By now they are so big that engineering is not as important. But 10/15 years ago, engineering was definitely number one
Thiel arrived in year 1. Sandberg in year 4.

Facebook has been an investor led organisation from the beginning.

Facebook has produced the best open source software seen in the last 20 years. React basically solved front end frameworks, and pytorch steam rolled tensorflow.
So what? The quote above says that not being an engineer will stop promotion...It is clearly not true.

The fact this structure can still produce good software is neither here nor there.

> The quote above says that not being an engineer will stop promotion.

Speaking as a DS who knows a lot of FB people, this is totally true. If you have a product team deliver something cool, the engineers on that team will normally (modulo variability) be rewarded a lot more than the DS people. Sometimes PM's get some of that, if the product is very successful, but the variability is lower and the mean is higher for engineers at that company (apparently).

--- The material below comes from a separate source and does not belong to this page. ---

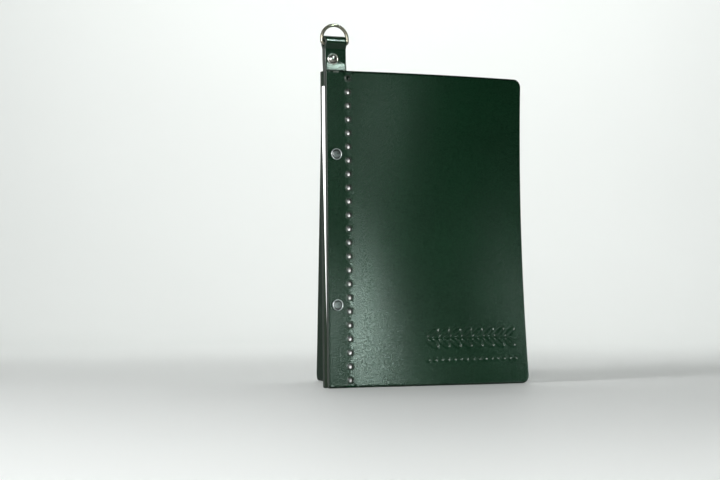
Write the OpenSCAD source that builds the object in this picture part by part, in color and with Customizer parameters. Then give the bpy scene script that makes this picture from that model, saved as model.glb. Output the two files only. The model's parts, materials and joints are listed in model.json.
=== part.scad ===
/* [Cover] */
// Height of both leather covers
cover_h = 225; // [200:1:310]
// Width of a cover, from the bound edge to the free edge
cover_w = 158; // [140:1:215]
// Thickness of the cover leather
leather_t = 3; // [2:0.5:4]
// Radius of the two corners at the free edge
corner_r = 6; // [2:1:12]

/* [Fold line] */
// Distance of the row of holes from the bound edge, which is also the fold line
fold_offset = 17; // [14:0.5:20]
// Number of round holes along the fold line
hole_count = 23; // [11:2:31]
// Diameter of one round hole
hole_d = 3.2; // [2:0.1:4]
// Distance of the first and the last hole from the cover's ends
hole_margin = 5.3; // [4:0.1:10]
// Angle at which the back cover stands open
back_open = 73; // [40:1:90]

/* [Menu sheets] */
// Height of a menu sheet
sheet_h = 210; // [190:1:297]
// Width of a menu sheet
sheet_w = 148; // [130:1:210]
// Thickness of a menu sheet
sheet_t = 0.5; // [0.3:0.1:0.6]
// Space under the sheets
sheet_lift = 4; // [2:0.5:8]

/* [Binding posts] */
// Distance of the posts from the bound edge
post_offset = 7.2; // [6:0.1:9]
// Height of the lower post
lower_post_z = 58.5; // [40:0.5:80]
// Height of the upper post
upper_post_z = 165.3; // [140:0.1:190]
// Outer diameter of the post barrel
barrel_d = 5; // [4:0.1:5.5]
// Diameter of the screw's shank
shank_d = 3.3; // [2.5:0.1:3.5]
// Diameter of the heads
head_d = 8.4; // [7:0.1:9.5]
// Thickness of the heads
head_t = 1.2; // [0.8:0.1:1.6]

/* [Hanging strap] */
// Width of the strap
strap_w = 16.4; // [12:0.1:16.8]
// Distance of the strap from the bound edge
strap_inset = 0.8; // [0:0.1:2]
// Width of the strap's long tail, which stays clear of the fold line
tail_w = 13.2; // [12:0.1:13.6]
// Thickness of the strap leather
strap_t = 2.6; // [2:0.1:3]
// Height of the ring's bar above the covers
bar_rise = 19.4; // [17:0.1:24]
// Height of the middle of the strap's loop above the ring's bar, which hangs low in it
loop_rise = 1.2; // [0:0.1:1.6]
// Height of the rivet above the covers
rivet_rise = 8.4; // [6:0.1:9]
// Distance of the rivet from the strap's middle line
rivet_aside = -2.2; // [-3:0.1:3]
// Length of the strap's short back tail between the covers
short_tail = 10.5; // [6:0.5:14]
// Space under the strap's long front tail, which runs down the bound edge
tail_lift = 3; // [1:0.5:30]
// Diameter of the rivet's caps
rivet_d = 8.2; // [6:0.1:9]

/* [Ring] */
// Diameter of the ring's wire
wire_d = 2.4; // [1.6:0.1:2.6]
// Width of the ring inside
ring_inner_w = 17.4; // [17.2:0.1:20]
// Straight length of the ring's sides
ring_side = 3.6; // [2.4:0.1:6]

/* [Hidden] */
$fn = 64;

// The origin is under the posts, at the lower edge of the front spine strip, in the middle of its leather.
// X runs from the bound edge to the free edge, and Y from the front cover to the back cover.
edge_x = -post_offset;
fold_x = edge_x + fold_offset;
free_x = edge_x + cover_w;
fold_gap = 0.1;
hole_pitch = (cover_h - 2 * hole_margin) / (hole_count - 1);

// The stack from front to back: leather, the strap's long tail, the sheets or the short tail, leather.
front_y = -leather_t / 2;
inside_y = leather_t / 2;
inside_t = 2 * strap_t;
back_inner_y = inside_y + inside_t;
back_y = back_inner_y + leather_t;

// Each sheet bends a little further from the strips than the one before it.
sheet_count = 4;
sheet_pitch = strap_t / sheet_count;
first_bend = 3;
bend_step = 0.6;
sheet_gap = 0.1;

clearance = 0.1;
thread_clearance = 0.05;
slot_w = 1.1;
slot_depth = 0.6;
head_bevel = 0.35;
barrel_l = back_y - front_y - 0.4;
bore_start = 1.5;
shank_l = 8;

strap_left = edge_x + strap_inset;
strap_x = strap_left + strap_w / 2;
strap_y = (inside_y + back_inner_y) / 2;
bar_z = cover_h + bar_rise;

// Half of the strap's outline seen from the side: round over the bar, then straight down.
loop_room = 0.9;
loop_r = wire_d / 2 + loop_room;
outer_r = loop_r + strap_t;
loop_point = 5.5;
loop_lean = acos(loop_r / loop_point);
loop_z = bar_z + loop_rise;
neck_z = -outer_r * cos(loop_lean) - (outer_r * sin(loop_lean) - strap_t) * tan(loop_lean);
short_tail_z = cover_h - short_tail - loop_z;
long_tail_z = tail_lift - loop_z;

// The rivet is a pin in a tube, each with a domed cap.
rivet_x = strap_x + rivet_aside;
rivet_z = cover_h + rivet_rise;
rivet_cap_t = 1.7;
rivet_pin_d = 2;
rivet_pin_l = 2 * strap_t - 0.6;
rivet_tube_d = 3;
rivet_tube_l = 2 * strap_t - 0.2;
rivet_floor = 0.5;

ring_corner_r = 2.2;

leather_green = [0.05, 0.16, 0.11];
inner_green = [0.09, 0.15, 0.10];
paper_white = [0.93, 0.92, 0.89];
post_steel = [0.55, 0.56, 0.57];
ring_metal = [0.48, 0.46, 0.42];

// One height of material between two levels, with the outline lying in X and Y.
module slab(x0, x1, y0, t, z0, z1) {
    translate([x0, y0, z0]) cube([x1 - x0, t, z1 - z0]);
}

// A round hole or shaft through the stack, along Y.
module along_y(x, z, d, y0, y1) {
    translate([x, y0, z]) rotate([-90, 0, 0]) cylinder(d = d, h = y1 - y0);
}

// The row of round holes along the fold line.
module fold_holes(y0) {
    for (i = [0 : hole_count - 1])
        along_y(fold_x, hole_margin + i * hole_pitch, hole_d, y0 - 1, y0 + leather_t + 1);
}

// The two holes for the binding posts.
module post_holes(y0, y1) {
    for (z = [lower_post_z, upper_post_z])
        along_y(0, z, barrel_d + 2 * clearance, y0, y1);
}

module spine_strip(y0) {
    difference() {
        slab(edge_x, fold_x - fold_gap, y0, leather_t, 0, cover_h);
        fold_holes(y0);
        post_holes(y0 - 1, y0 + leather_t + 1);
    }
}

// A cover's free part, lying flat, with two round corners at its free edge.
module panel(y0) {
    difference() {
        translate([0, y0 + leather_t, 0]) rotate([90, 0, 0]) linear_extrude(leather_t) {
            translate([fold_x, 0]) square([free_x - corner_r - fold_x, cover_h]);
            translate([fold_x, corner_r]) square([free_x - fold_x, cover_h - 2 * corner_r]);
            for (z = [corner_r, cover_h - corner_r])
                translate([free_x - corner_r, z]) circle(corner_r);
        }
        fold_holes(y0);
    }
}

function sheet_y(i) = strap_y + (i - 0.5) * sheet_pitch - sheet_t / 2;
function bend_x(i) = fold_x + first_bend + (i - 1) * bend_step;

module front_spine_strip() {
    color(leather_green) spine_strip(front_y);
}

module front_panel() {
    color(leather_green) panel(front_y);
}

module back_spine_strip() {
    color(leather_green) spine_strip(back_inner_y);
}

// The back cover folds about the outer face of its leather.
module back_panel() {
    color(inner_green)
        translate([fold_x, back_y, 0]) rotate([0, 0, back_open]) translate([-fold_x, -back_y, 0])
            panel(back_inner_y);
}

// The bound part of every sheet, punched for the posts.
module sheet_margins() {
    color(paper_white)
        for (i = [1 : sheet_count])
            difference() {
                slab(edge_x, bend_x(i) - sheet_gap, sheet_y(i), sheet_t, sheet_lift, sheet_lift + sheet_h);
                post_holes(sheet_y(i) - 1, sheet_y(i) + sheet_t + 1);
            }
}

// The free part of one sheet, which turns like a page.
module sheet(i) {
    color(paper_white)
        slab(bend_x(i), edge_x + sheet_w, sheet_y(i), sheet_t, sheet_lift, sheet_lift + sheet_h);
}

module head_profile() {
    polygon([[0, 0], [head_d / 2, 0], [head_d / 2, head_t - head_bevel],
             [head_d / 2 - head_bevel, head_t], [0, head_t]]);
}

// The barrel with its plain head on the front cover, and a bore that takes the screw.
module post(z) {
    color(post_steel) translate([0, front_y, z]) difference() {
        union() {
            rotate([90, 0, 0]) rotate_extrude() head_profile();
            rotate([-90, 0, 0]) cylinder(d = barrel_d, h = barrel_l);
        }
        translate([0, bore_start, 0]) rotate([-90, 0, 0])
            cylinder(d = shank_d + 2 * thread_clearance, h = barrel_l);
    }
}

// The slotted screw that closes the post from behind.
module screw(z) {
    color(post_steel) translate([0, back_y + thread_clearance, z]) {
        difference() {
            rotate([-90, 0, 0]) rotate_extrude() head_profile();
            translate([-head_d, head_t - slot_depth, -slot_w / 2]) cube([2 * head_d, head_t, slot_w]);
        }
        rotate([90, 0, 0]) cylinder(d = shank_d, h = shank_l);
    }
}

function loop_arc(r) = [for (k = [0 : 24])
    let (a = loop_lean - 90 + k * (360 - 2 * loop_lean) / 24) [r * cos(a), r * sin(a)]];

module strap_outline() {
    difference() {
        polygon(concat(loop_arc(outer_r), [[-strap_t, neck_z], [-strap_t, long_tail_z], [0, long_tail_z],
                                           [0, short_tail_z], [strap_t, short_tail_z], [strap_t, neck_z]]));
        polygon(concat(loop_arc(loop_r), [[0, -loop_point]]));
    }
}

// The strap goes over the ring's bar, and the posts hold its long tail behind the front strip.
module hang_strap() {
    color(leather_green) difference() {
        translate([strap_left, strap_y, loop_z]) rotate([90, 0, 90]) linear_extrude(strap_w) strap_outline();
        along_y(rivet_x, rivet_z, rivet_tube_d + 2 * clearance, strap_y - outer_r, strap_y + outer_r);
        post_holes(strap_y - outer_r, strap_y + outer_r);
        slab(strap_left + tail_w, strap_left + strap_w + 1, strap_y - outer_r, 2 * outer_r,
             0, cover_h - short_tail);
    }
}

// A shallow dome whose flat side lies on the strap.
module dome(d, t) {
    sphere_r = (d * d / 4 + t * t) / (2 * t);
    intersection() {
        translate([0, 0, t - sphere_r]) sphere(r = sphere_r, $fn = 96);
        cylinder(d = d + 1, h = t + 1);
    }
}

module rivet_cap() {
    color(post_steel) translate([rivet_x, strap_y - strap_t, rivet_z]) {
        rotate([90, 0, 0]) dome(rivet_d, rivet_cap_t);
        rotate([-90, 0, 0]) cylinder(d = rivet_pin_d, h = rivet_pin_l);
    }
}

module rivet_base() {
    color(post_steel) translate([rivet_x, strap_y + strap_t, rivet_z]) {
        rotate([-90, 0, 0]) dome(rivet_d, rivet_cap_t);
        rotate([90, 0, 0]) difference() {
            cylinder(d = rivet_tube_d, h = rivet_tube_l);
            translate([0, 0, rivet_floor])
                cylinder(d = rivet_pin_d + 2 * thread_clearance, h = rivet_tube_l);
        }
    }
}

// A quarter or half turn of the ring's wire around a point, starting at an angle.
module wire_bend(x, z, bend_r, from, turn) {
    translate([x, 0, z]) rotate([90, 0, 0]) rotate([0, 0, from])
        rotate_extrude(angle = turn) translate([bend_r, 0]) circle(wire_d / 2);
}

// A wire ring with a straight bar, two round corners, straight sides and a half-round top.
module d_ring() {
    half_w = (ring_inner_w + wire_d) / 2;
    bar_half = half_w - ring_corner_r;
    color(ring_metal) translate([strap_x, strap_y, bar_z]) {
        translate([-bar_half, 0, 0]) rotate([0, 90, 0]) cylinder(d = wire_d, h = 2 * bar_half);
        wire_bend(bar_half, ring_corner_r, ring_corner_r, -90, 90);
        wire_bend(-bar_half, ring_corner_r, ring_corner_r, 180, 90);
        for (side = [-1, 1])
            translate([side * half_w, 0, ring_corner_r]) cylinder(d = wire_d, h = ring_side - ring_corner_r);
        wire_bend(0, ring_side, half_w, 0, 180);
    }
}

front_spine_strip();
front_panel();
back_spine_strip();
back_panel();
sheet_margins();
sheet(1);  // sheet_1
sheet(2);  // sheet_2
sheet(3);  // sheet_3
sheet(4);  // sheet_4
post(upper_post_z);  // upper_post
post(lower_post_z);  // lower_post
screw(upper_post_z);  // upper_screw
screw(lower_post_z);  // lower_screw
hang_strap();
rivet_cap();
rivet_base();
d_ring();
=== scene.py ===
"""Looks of the screw-post menu holder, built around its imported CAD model.

Everything is in metres in the part's own frame: X from the bound edge to the free edge, Y from the
front cover to the back cover, Z up. The holder stands opened on Z = 0.
"""
import json
import math

import bpy
import numpy as np
from mathutils import Matrix, Vector


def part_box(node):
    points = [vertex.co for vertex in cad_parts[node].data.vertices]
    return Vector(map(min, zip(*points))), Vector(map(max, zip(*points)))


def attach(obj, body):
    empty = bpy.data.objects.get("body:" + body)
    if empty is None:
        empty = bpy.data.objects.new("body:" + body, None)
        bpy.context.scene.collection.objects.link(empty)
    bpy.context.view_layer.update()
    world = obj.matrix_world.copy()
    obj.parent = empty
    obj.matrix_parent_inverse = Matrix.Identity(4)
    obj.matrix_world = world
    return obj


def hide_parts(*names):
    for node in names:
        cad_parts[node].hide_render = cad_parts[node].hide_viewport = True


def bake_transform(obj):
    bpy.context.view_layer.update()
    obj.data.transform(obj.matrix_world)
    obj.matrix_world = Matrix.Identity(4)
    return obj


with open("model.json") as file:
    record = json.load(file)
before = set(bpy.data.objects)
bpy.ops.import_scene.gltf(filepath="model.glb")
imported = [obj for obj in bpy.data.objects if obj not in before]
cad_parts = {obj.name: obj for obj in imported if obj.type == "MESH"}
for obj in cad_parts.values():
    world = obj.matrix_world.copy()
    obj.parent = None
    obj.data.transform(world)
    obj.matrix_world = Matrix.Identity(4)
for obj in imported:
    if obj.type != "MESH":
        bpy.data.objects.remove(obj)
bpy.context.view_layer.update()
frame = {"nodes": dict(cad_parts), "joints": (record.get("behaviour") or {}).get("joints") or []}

# ---------------------------------------------------------------------------------------------
# Places that the CAD model gives

strip_low, strip_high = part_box("front_spine_strip")
panel_low, panel_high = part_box("front_panel")
back_low, back_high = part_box("back_spine_strip")
strap_low, strap_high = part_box("hang_strap")
ring_low, ring_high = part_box("d_ring")
joints = {j["name"]: j for j in frame["joints"]}

EDGE_X, FOLD_X, FREE_X = strip_low.x, panel_low.x, panel_high.x
COVER_H = strip_high.z
LEATHER_T = strip_high.y - strip_low.y
FRONT_MID_Y = (strip_low.y + strip_high.y) / 2
BACK_MID_Y = (back_low.y + back_high.y) / 2
LEAF_W = FREE_X - FOLD_X
BACK_OPEN = -math.radians(joints["back_cover_hinge"]["range_deg"][0])
BAR = Vector(joints["ring_swing"]["pos_m"])

# Details of the leather that the CAD boxes don't give
HOLE_COUNT = 23
HOLE_R = 0.0016
HOLE_MARGIN = 0.0053
HOLE_PITCH = (COVER_H - 2 * HOLE_MARGIN) / (HOLE_COUNT - 1)
CORNER_R = 0.006
EDGE_R = 0.00055
HOLE_EDGE_R = 0.00040
# Share of the dark cut-edge colour put on the outer face round each hole: painted shade of the hole's rim
HOLE_RIM_PAINTED_SHADE = 0.85


# ---------------------------------------------------------------------------------------------
# Small helpers for numbers and meshes

def smoothstep(t):
    t = np.clip(t, 0.0, 1.0)
    return t * t * (3 - 2 * t)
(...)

Facebook rains money on engineers that produce value, more than anywhere else in the industry. Clearly you don't know about this
Did anyone on the board get promoted within Facebook?
All startups are investor led organizations the moment they take on and raise capital.
Board directors are not usually employees.
1) not necessarily true at all. The board is usually split exec/non exec

2) not true in this case. Two of the people on my list are execs

Boards are usually filled with:

1) Founder/cofounders 2) investors 3) people who do not work at the company and are not investors that people in groups 1 and 2 think will be on their side during important votes

I said usually, there are sometimes one or two but the board is there to supervise and thus is outside the normal corporate structure.
In the UK corporate governance code it is quite clear that a board should have an exec CEO and a non exec chair. The chair runs the board the CEO runs the company. The board oversees the CEO. It would be extraordinary (and pointless) not to have some execs on the board.
And it would be extraordinary and pointless if the board members were all employees, it has a separate function of supervision and thus is usually mostly non-employees outside the CEOs chain of command.